If they were going to get a license to fly a plane, they would have to study flight, mechanics, weather and many other subjects, before they were ready to fly. Then, before they take off, they have to go over a check list to be sure everything works the way it should and nothing has been forgotten. Unfortunately, they do not have to study anything to get a marriage license. All they need is…. “Love!”

There’s that word again, Love. Let me explain something, and please remember that I have over 62 years of experience with this word. When they are married 5 to 10 years, they can talk to me about love. RIGHT NOW THEY DON’T KNOW ANYTHING ABOUT IT!

O.K. we agree that checking out a checklist might be a good idea before taking that giant leap. So, where can one get a marriage check list? Let’s see. You could go to the library and peruse at least 200 books on the subject, written by highly educated people who may not  be married 62 years (their record is not that great). Or you could check out the following one minute list written by a not so highly educated person who is  married 62 years:

MARRIAGE CHECKLIST:
Every one of the following is unbelievably important to you:

This guy/gal would be a terrific friend; this guy/gal has a great sense of humor; this guy/gal seems to really be interested in me, my family, my work, my life to this point; this guy/gal talks to me about his/her family, work and life to this point; this guy/gal has a lot of long time friends. If any of these is missing, RUN. If he/she suggests moving in together, RUN. If you think you will be able to change him/her after marriage; the odds are — it ain’t gonna happen!  And remember, you cannot know someone well enough, in three or four months, to hand them your life. Feel free to add other items important to you.

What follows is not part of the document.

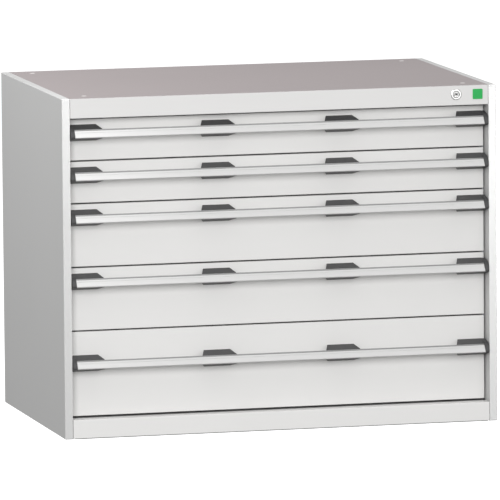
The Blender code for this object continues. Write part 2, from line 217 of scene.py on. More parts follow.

Okay. They (our imaginary couple) have checked out the check list (homework), have discussed it with parents and religious counselor and have decided on marriage.

The day has arrived, they stand under the Chupah (marriage canopy), recite the vows, he has stomped on the glass, everyone has shouted, “Mazel Tov” (good luck), they have chicken and cherries for dinner, they cut the cake, they have been bounced in the air on chairs by friends and relatives, they dance the Hora (Israeli dance), and off they go into life. Forgive me. There is one more vow that should be spoken, (with apologies to Rabbi Akiva): Do not do unto your spouse that which is abominable to you. Okay. Our couple is now ready to take off into the wonderful world of married life.

For just a moment, let’s get back to that word, LOVE, and a new word, mature. Our couple will begin to understand love when they begin to grow up! Growing up isn’t an age. In marriage it begins with understanding the concept of respect for one another as well as trust, consideration and a willingness to admit when one is wrong. It begins when they realize that marriage is a partnership, perhaps the most difficult one, but a partnership nevertheless. An equal partnership, a mature relationship,

Now, about this new word mature.  The dictionary says: MATURE: A person of mature age. What the heck does that mean? I don’t believe there is such a thing as a mature age. The government says that one is mature enough to drive a car at 16, mature enough to drink alcohol at 21, and mature enough to be a soldier or vote at 18. A young couple can stand before someone who decides that inasmuch as the couple wants to be married, and they have a license, they must be mature. This is not car repair. This is a life-changing act. Life, as in the rest of one’s life! Alright, I give up, where does one go to get mature? It ain’t easy.

Our couple has started out in a mature manner. Now they are married and the real work begins.

They (our imaginary married couple) talk to each other about everything that’s on their minds. Through this communication, they learn to respect and trust each other. Through this communication they create a lasting friendship and admiration for each other as they mature. Through gaining this maturity, they grow as individuals and as a team. They show consideration for each other. They are lovers and friends, best friends. They laugh a great deal and they build a genuine liking for each other. It is work, but they see the work paying off as they both grow and they begin to understand the real  meaning of love.

It is inevitable that even the best marriages sometimes have a bumpy road. Problems will arise, but now our couple has the maturity to tackle these problems together as they find solutions utilizing marriage shock absorbers such as laughter, communication, negotiation, consideration and more laughter.

Let me simplify the above; Trust, respect, communication, friendship, admiration, negotiation, laughter, consideration, and understanding. All of these words working together spell M-A-T-U-R-I-T-Y and L-O-V-E. Omitting even one or two of them may, over time, spell D-I-V-O-R-C-E!

I don’t know if I have solved anything here. I hope that I have shed some light on the subject at hand. However, the one thing I can truthfully say is, it has worked for us, me and my love, for over 62 years. Peace!